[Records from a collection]
..........

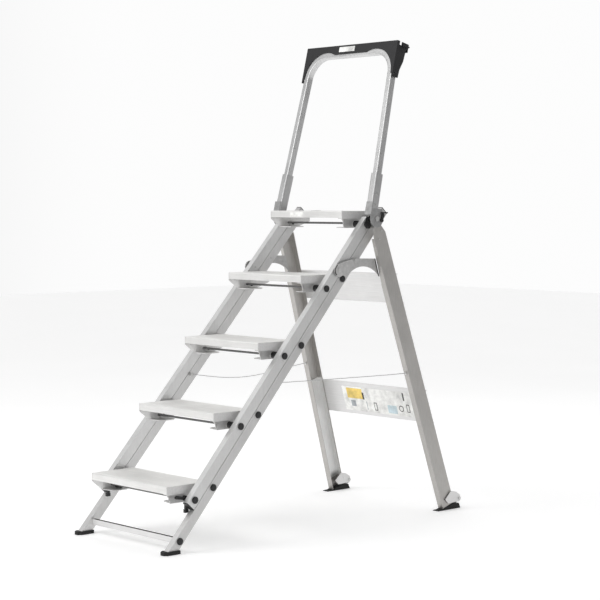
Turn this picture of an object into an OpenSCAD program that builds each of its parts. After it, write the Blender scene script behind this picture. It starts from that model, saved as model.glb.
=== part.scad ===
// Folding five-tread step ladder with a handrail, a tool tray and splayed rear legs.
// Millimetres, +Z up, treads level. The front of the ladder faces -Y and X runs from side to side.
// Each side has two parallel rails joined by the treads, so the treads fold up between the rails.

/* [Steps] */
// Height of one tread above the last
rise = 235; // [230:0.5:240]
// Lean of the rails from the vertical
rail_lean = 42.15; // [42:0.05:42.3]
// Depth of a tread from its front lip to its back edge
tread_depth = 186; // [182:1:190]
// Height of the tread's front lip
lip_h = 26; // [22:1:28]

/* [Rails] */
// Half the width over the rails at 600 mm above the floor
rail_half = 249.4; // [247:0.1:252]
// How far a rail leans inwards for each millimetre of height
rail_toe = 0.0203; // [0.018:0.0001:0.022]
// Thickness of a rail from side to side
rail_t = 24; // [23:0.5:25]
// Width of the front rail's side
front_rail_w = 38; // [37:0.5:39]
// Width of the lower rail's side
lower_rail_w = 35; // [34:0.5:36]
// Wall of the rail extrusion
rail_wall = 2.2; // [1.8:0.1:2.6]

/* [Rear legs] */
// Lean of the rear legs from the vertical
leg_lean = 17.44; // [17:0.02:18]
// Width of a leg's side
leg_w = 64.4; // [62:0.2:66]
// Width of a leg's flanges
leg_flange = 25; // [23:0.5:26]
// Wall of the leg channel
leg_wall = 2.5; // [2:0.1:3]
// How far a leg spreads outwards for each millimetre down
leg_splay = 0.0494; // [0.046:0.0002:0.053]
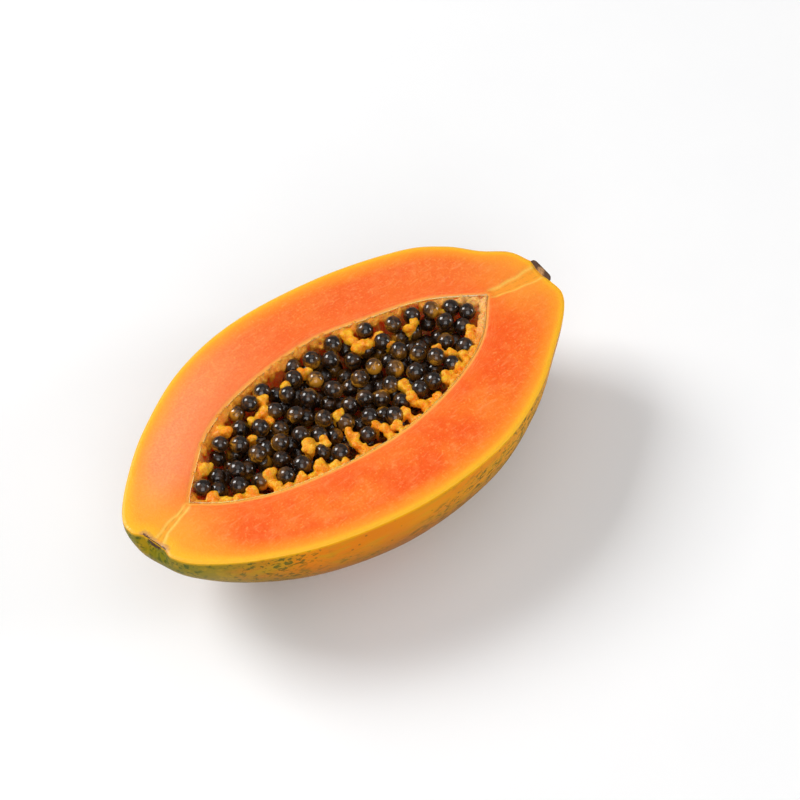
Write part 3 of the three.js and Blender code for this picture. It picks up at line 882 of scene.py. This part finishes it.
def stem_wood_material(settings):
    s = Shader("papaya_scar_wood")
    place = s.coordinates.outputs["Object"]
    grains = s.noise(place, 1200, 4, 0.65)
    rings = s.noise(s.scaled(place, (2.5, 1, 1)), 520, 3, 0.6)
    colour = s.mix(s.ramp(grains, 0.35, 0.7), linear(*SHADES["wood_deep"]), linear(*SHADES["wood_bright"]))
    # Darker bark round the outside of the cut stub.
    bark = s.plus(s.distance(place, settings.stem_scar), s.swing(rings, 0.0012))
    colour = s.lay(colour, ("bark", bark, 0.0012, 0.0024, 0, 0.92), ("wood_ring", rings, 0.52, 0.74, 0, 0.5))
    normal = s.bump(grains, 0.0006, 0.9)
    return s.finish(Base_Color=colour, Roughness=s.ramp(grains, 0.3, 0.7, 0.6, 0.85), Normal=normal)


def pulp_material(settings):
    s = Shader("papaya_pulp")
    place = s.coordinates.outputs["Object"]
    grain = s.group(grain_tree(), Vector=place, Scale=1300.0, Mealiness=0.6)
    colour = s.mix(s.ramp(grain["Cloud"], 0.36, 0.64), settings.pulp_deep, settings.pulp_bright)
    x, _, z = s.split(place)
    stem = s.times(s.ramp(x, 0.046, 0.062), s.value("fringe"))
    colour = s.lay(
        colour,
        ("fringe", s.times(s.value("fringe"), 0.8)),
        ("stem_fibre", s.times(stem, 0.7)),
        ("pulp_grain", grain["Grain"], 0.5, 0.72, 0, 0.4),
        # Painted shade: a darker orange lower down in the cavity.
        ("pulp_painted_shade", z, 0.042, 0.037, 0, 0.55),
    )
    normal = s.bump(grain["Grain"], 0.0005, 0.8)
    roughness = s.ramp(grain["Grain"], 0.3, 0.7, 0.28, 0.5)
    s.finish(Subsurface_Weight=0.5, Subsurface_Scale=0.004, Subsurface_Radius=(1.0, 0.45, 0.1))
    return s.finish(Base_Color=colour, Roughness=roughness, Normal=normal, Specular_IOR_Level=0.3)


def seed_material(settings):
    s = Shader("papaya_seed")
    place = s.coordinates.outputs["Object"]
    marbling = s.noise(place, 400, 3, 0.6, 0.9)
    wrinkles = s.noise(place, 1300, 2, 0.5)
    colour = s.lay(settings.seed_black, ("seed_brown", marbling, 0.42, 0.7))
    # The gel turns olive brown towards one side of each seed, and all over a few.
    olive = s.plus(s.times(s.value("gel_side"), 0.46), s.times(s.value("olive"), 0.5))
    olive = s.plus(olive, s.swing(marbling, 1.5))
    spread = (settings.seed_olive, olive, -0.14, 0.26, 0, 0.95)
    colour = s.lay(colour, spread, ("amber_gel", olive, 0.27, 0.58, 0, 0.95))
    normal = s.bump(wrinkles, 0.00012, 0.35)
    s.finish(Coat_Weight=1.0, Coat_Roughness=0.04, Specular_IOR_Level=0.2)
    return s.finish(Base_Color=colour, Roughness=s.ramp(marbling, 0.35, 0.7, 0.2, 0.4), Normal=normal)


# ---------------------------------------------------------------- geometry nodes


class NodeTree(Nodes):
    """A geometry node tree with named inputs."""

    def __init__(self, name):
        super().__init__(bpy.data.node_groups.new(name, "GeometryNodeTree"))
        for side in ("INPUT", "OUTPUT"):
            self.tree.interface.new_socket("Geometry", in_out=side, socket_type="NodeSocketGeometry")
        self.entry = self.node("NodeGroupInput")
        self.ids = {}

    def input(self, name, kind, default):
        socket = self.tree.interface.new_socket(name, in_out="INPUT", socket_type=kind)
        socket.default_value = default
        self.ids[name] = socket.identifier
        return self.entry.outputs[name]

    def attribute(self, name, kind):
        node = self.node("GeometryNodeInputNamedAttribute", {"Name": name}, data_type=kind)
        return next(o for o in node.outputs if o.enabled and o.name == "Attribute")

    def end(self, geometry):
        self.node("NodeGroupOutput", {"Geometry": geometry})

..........

Copy each record from above exactly, and include every line.

ANSWER BELOW
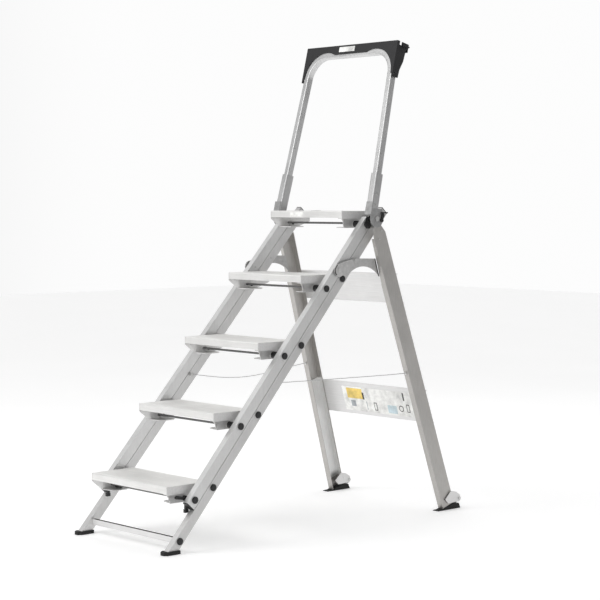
Turn this picture of an object into an OpenSCAD program that builds each of its parts. After it, write the Blender scene script behind this picture. It starts from that model, saved as model.glb.
=== part.scad ===
// Folding five-tread step ladder with a handrail, a tool tray and splayed rear legs.
// Millimetres, +Z up, treads level. The front of the ladder faces -Y and X runs from side to side.
// Each side has two parallel rails joined by the treads, so the treads fold up between the rails.

/* [Steps] */
// Height of one tread above the last
rise = 235; // [230:0.5:240]
// Lean of the rails from the vertical
rail_lean = 42.15; // [42:0.05:42.3]
// Depth of a tread from its front lip to its back edge
tread_depth = 186; // [182:1:190]
// Height of the tread's front lip
lip_h = 26; // [22:1:28]

/* [Rails] */
// Half the width over the rails at 600 mm above the floor
rail_half = 249.4; // [247:0.1:252]
// How far a rail leans inwards for each millimetre of height
rail_toe = 0.0203; // [0.018:0.0001:0.022]
// Thickness of a rail from side to side
rail_t = 24; // [23:0.5:25]
// Width of the front rail's side
front_rail_w = 38; // [37:0.5:39]
// Width of the lower rail's side
lower_rail_w = 35; // [34:0.5:36]
// Wall of the rail extrusion
rail_wall = 2.2; // [1.8:0.1:2.6]

/* [Rear legs] */
// Lean of the rear legs from the vertical
leg_lean = 17.44; // [17:0.02:18]
// Width of a leg's side
leg_w = 64.4; // [62:0.2:66]
// Width of a leg's flanges
leg_flange = 25; // [23:0.5:26]
// Wall of the leg channel
leg_wall = 2.5; // [2:0.1:3]
// How far a leg spreads outwards for each millimetre down
leg_splay = 0.0494; // [0.046:0.0002:0.053]
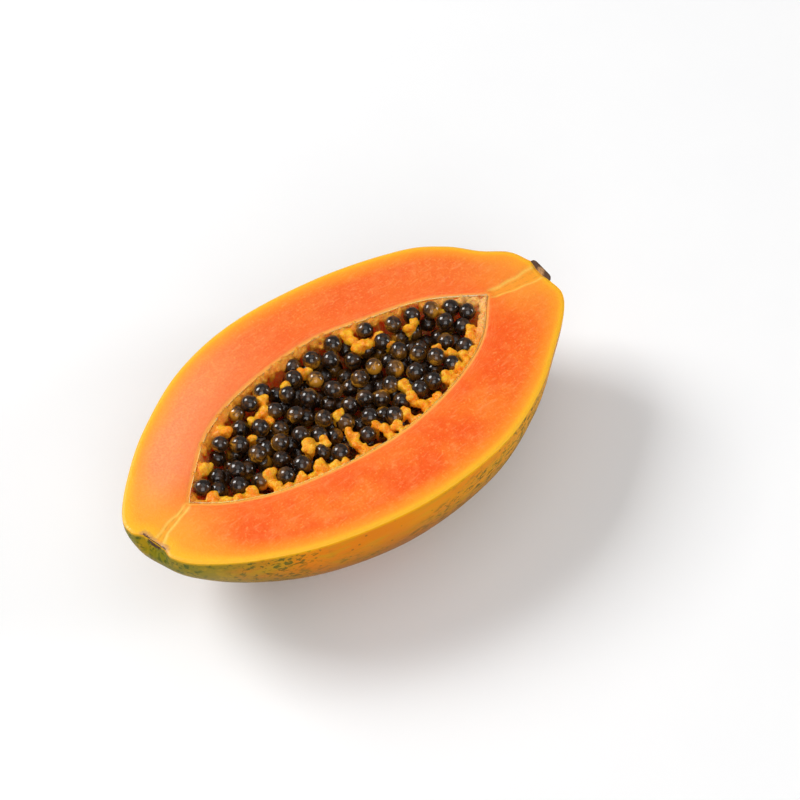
Write part 3 of the three.js and Blender code for this picture. It picks up at line 882 of scene.py. This part finishes it.
def stem_wood_material(settings):
    s = Shader("papaya_scar_wood")
    place = s.coordinates.outputs["Object"]
    grains = s.noise(place, 1200, 4, 0.65)
    rings = s.noise(s.scaled(place, (2.5, 1, 1)), 520, 3, 0.6)
    colour = s.mix(s.ramp(grains, 0.35, 0.7), linear(*SHADES["wood_deep"]), linear(*SHADES["wood_bright"]))
    # Darker bark round the outside of the cut stub.
    bark = s.plus(s.distance(place, settings.stem_scar), s.swing(rings, 0.0012))
    colour = s.lay(colour, ("bark", bark, 0.0012, 0.0024, 0, 0.92), ("wood_ring", rings, 0.52, 0.74, 0, 0.5))
    normal = s.bump(grains, 0.0006, 0.9)
    return s.finish(Base_Color=colour, Roughness=s.ramp(grains, 0.3, 0.7, 0.6, 0.85), Normal=normal)


def pulp_material(settings):
    s = Shader("papaya_pulp")
    place = s.coordinates.outputs["Object"]
    grain = s.group(grain_tree(), Vector=place, Scale=1300.0, Mealiness=0.6)
    colour = s.mix(s.ramp(grain["Cloud"], 0.36, 0.64), settings.pulp_deep, settings.pulp_bright)
    x, _, z = s.split(place)
    stem = s.times(s.ramp(x, 0.046, 0.062), s.value("fringe"))
    colour = s.lay(
        colour,
        ("fringe", s.times(s.value("fringe"), 0.8)),
        ("stem_fibre", s.times(stem, 0.7)),
        ("pulp_grain", grain["Grain"], 0.5, 0.72, 0, 0.4),
        # Painted shade: a darker orange lower down in the cavity.
        ("pulp_painted_shade", z, 0.042, 0.037, 0, 0.55),
    )
    normal = s.bump(grain["Grain"], 0.0005, 0.8)
    roughness = s.ramp(grain["Grain"], 0.3, 0.7, 0.28, 0.5)
    s.finish(Subsurface_Weight=0.5, Subsurface_Scale=0.004, Subsurface_Radius=(1.0, 0.45, 0.1))
    return s.finish(Base_Color=colour, Roughness=roughness, Normal=normal, Specular_IOR_Level=0.3)


def seed_material(settings):
    s = Shader("papaya_seed")
    place = s.coordinates.outputs["Object"]
    marbling = s.noise(place, 400, 3, 0.6, 0.9)
    wrinkles = s.noise(place, 1300, 2, 0.5)
    colour = s.lay(settings.seed_black, ("seed_brown", marbling, 0.42, 0.7))
    # The gel turns olive brown towards one side of each seed, and all over a few.
    olive = s.plus(s.times(s.value("gel_side"), 0.46), s.times(s.value("olive"), 0.5))
    olive = s.plus(olive, s.swing(marbling, 1.5))
    spread = (settings.seed_olive, olive, -0.14, 0.26, 0, 0.95)
    colour = s.lay(colour, spread, ("amber_gel", olive, 0.27, 0.58, 0, 0.95))
    normal = s.bump(wrinkles, 0.00012, 0.35)
    s.finish(Coat_Weight=1.0, Coat_Roughness=0.04, Specular_IOR_Level=0.2)
    return s.finish(Base_Color=colour, Roughness=s.ramp(marbling, 0.35, 0.7, 0.2, 0.4), Normal=normal)


# ---------------------------------------------------------------- geometry nodes


class NodeTree(Nodes):
    """A geometry node tree with named inputs."""

    def __init__(self, name):
        super().__init__(bpy.data.node_groups.new(name, "GeometryNodeTree"))
        for side in ("INPUT", "OUTPUT"):
            self.tree.interface.new_socket("Geometry", in_out=side, socket_type="NodeSocketGeometry")
        self.entry = self.node("NodeGroupInput")
        self.ids = {}

    def input(self, name, kind, default):
        socket = self.tree.interface.new_socket(name, in_out="INPUT", socket_type=kind)
        socket.default_value = default
        self.ids[name] = socket.identifier
        return self.entry.outputs[name]

    def attribute(self, name, kind):
        node = self.node("GeometryNodeInputNamedAttribute", {"Name": name}, data_type=kind)
        return next(o for o in node.outputs if o.enabled and o.name == "Attribute")

    def end(self, geometry):
        self.node("NodeGroupOutput", {"Geometry": geometry})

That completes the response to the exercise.